Historical background of infrastructure evolution

Traditionally, a data center approach has been focused around the redundancy and backup of the core technologies and data, to ensure that it met the organization’s “uptime” standards and was recoverable when something failed. Having a server go down, a storage frame becoming inaccessible, a network link disabled by bad weather, or any other unplanned outage was what infrastructure teams focused on and protected against with our data center designs.

Fast forward to 20 or even 30 years ahead and notice that many organizations now find themselves limited by using the same design approach. The world has changed; and expectations are heightened as infrastructure is even more closely aligned with cybersecurity, making system availability more critical.

There is a whole new dynamic playing into what and how we need to build a data center strategy that satisfies those intensified clinical and business needs.

Industry standards – where are we now?

While IT historically focused on what was important to meet internal service level agreements and validate their investments, we now find ourselves asking what the business needs and what associated costs and risks are with extended systems unavailability.

While we cannot afford to have redundancy in every situation due to limiting factors such as budget and application architectures, we can partner with the business to understand the core technology needs and the impact of downtime on our business and clinical units.

Gaining the right perspective will determine realistic and technically achievable goals for recoverability within acceptable and mutually agreeable timeframes. The goal becomes to create a technical framework as a fundamental part of a data center strategy that offers resiliency across geographies to ensure that business continuity and disaster recovery objectives are supportable.

At the foundation is a design for an active/active data center architecture which builds the foundation to then architect and deploy the technologies that meet the recovery time objectives (maximum time the application can be unavailable without serious negative impact) and recovery point objectives (the amount of data loss as measured in time that can be reasonably recovered through manual intervention after the system is available again) as defined through a business impact assessment.

Data center strategy sets the stage for business continuity

Based on a BIA, we are able to map each business and clinical application to a tier and each tier will have a defined RTO and RPO. Knowing how long the business requires the recovery of an application and what is a target maximum for loss of data or transactions is paramount to the design and investment of the technology to achieve the defined metrics.

Coming back to core design and having foundational architectures in place, (such as diverse and redundant wide-area-networking circuits, duplicate and real-time replicated storage, geographically separated and fully redundant data centers) high-performing healthcare organizations can position themselves to design and implement the elements of the technology for each specific critical application and its derived disaster recovery objectives.

Why rely on a data center strategy?

No one data center strategy is the same. Every organization’s specific needs differ.
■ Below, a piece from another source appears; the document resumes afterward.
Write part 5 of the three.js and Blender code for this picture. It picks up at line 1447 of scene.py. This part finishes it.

Every organization should have a data center strategy that reflects their own unique situation that balances costs, risk management, and downtime impacts.
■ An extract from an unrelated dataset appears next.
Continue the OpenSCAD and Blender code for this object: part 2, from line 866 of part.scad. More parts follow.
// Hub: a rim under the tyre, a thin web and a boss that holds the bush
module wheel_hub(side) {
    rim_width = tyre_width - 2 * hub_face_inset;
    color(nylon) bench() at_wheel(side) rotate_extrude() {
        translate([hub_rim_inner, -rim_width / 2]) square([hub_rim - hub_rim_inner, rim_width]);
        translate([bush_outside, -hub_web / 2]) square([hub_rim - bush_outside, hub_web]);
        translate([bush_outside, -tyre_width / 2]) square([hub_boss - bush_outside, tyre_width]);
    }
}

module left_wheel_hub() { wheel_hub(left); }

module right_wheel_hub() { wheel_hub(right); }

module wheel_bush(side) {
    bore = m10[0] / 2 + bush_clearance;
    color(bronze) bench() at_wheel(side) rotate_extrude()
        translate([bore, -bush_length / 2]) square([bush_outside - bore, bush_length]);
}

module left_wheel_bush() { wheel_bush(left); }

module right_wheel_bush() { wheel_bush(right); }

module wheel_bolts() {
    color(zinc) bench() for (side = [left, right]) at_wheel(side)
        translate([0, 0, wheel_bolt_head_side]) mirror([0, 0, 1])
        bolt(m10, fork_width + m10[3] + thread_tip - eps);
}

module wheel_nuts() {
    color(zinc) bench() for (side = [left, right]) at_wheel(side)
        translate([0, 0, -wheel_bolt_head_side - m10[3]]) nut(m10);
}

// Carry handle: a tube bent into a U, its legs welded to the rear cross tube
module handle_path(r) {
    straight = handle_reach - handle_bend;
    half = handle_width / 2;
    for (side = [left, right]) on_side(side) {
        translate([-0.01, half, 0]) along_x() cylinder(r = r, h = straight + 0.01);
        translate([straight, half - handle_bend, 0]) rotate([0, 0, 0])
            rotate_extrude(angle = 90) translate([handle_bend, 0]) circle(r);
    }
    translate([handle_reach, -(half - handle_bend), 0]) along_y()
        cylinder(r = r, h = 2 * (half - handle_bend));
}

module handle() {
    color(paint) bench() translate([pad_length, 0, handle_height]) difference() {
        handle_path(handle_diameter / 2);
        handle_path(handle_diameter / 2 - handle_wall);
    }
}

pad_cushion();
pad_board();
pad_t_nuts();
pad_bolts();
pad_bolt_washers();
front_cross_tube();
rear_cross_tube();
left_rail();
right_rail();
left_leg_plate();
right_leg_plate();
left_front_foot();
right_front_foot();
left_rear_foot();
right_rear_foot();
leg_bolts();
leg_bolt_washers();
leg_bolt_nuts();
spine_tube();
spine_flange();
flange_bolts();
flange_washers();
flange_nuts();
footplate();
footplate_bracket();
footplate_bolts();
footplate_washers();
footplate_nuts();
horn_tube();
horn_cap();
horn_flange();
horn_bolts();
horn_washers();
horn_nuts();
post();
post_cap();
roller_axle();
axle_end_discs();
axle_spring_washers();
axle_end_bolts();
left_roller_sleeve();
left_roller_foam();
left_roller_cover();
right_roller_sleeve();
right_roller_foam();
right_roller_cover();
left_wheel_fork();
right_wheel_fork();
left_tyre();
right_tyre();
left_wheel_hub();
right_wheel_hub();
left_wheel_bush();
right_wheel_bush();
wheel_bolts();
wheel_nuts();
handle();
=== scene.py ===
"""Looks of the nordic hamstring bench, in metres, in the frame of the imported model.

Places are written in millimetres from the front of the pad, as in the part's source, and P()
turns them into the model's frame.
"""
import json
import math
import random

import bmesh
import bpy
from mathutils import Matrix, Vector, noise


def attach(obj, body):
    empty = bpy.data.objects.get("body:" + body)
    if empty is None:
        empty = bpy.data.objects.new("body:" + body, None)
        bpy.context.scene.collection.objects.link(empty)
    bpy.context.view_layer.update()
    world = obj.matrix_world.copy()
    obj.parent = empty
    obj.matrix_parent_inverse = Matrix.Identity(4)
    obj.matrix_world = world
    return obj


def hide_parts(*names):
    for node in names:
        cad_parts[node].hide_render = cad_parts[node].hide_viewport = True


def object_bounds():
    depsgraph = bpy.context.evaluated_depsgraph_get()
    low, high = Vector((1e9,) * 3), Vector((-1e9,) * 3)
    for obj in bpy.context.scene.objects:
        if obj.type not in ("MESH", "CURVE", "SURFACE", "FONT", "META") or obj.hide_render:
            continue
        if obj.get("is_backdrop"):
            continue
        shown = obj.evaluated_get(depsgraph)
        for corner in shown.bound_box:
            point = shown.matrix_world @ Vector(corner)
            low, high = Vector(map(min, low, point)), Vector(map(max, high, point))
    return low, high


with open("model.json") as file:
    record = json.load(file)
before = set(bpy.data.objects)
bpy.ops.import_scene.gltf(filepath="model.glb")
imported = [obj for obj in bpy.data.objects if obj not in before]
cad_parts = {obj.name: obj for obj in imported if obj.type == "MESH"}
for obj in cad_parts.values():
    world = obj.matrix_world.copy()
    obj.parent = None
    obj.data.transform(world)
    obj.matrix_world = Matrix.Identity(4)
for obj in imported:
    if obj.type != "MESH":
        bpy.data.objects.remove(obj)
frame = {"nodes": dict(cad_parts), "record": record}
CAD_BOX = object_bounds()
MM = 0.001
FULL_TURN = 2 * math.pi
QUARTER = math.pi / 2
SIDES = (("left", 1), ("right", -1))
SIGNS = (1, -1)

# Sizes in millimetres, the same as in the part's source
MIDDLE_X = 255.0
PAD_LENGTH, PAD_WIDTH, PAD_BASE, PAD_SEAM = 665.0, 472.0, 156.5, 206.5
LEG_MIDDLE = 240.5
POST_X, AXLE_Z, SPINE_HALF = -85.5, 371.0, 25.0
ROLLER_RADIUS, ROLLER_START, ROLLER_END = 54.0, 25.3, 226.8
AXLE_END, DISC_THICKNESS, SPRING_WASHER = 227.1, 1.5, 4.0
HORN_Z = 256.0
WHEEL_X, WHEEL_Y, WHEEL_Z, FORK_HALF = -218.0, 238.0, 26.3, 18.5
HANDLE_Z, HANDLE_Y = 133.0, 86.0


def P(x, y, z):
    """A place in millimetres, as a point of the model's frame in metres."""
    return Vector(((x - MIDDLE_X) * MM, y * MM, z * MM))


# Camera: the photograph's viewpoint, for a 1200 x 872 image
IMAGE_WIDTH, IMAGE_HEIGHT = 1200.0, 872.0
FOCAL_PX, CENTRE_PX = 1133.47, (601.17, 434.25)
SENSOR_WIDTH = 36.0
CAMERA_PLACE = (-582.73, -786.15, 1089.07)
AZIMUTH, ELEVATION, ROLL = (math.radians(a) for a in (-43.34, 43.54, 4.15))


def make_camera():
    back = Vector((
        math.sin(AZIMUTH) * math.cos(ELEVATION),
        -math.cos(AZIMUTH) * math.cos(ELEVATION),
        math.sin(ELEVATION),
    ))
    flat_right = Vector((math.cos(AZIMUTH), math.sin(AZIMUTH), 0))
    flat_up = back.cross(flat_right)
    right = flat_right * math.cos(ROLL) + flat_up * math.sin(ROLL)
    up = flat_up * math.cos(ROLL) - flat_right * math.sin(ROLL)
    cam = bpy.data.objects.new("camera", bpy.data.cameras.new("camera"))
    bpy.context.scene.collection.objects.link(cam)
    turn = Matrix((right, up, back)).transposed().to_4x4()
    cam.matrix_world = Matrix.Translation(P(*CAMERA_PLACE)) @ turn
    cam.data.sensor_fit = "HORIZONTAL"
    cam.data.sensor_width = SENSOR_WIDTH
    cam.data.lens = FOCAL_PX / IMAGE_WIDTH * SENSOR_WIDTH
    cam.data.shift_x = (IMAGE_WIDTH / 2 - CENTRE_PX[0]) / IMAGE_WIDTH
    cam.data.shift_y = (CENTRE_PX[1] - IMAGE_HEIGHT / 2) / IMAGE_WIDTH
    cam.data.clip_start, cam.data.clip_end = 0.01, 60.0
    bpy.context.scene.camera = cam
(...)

Setting a strategy is not a once and done philosophy, instead it should be a living document that creates the vision with specific plans to carry it out consistently with organizational priorities and timetables, and then revisited every one to two years at minimum to validate business goals alignment. 

Being able to stay ahead on the technology side with a thoughtful, scalable data center strategy positions IT to anticipate and effectively react to the unexpected events that are becoming more frequent in today’s interconnected world by way of cyberattacks, failed technologies, or perhaps even growth and acquisitions where we must be nimble and agile enough to meet unplanned expansions while sustaining our resilient postures.

Paul J. Williams is associate vice president of IS infrastructure technology at Penn Medicine.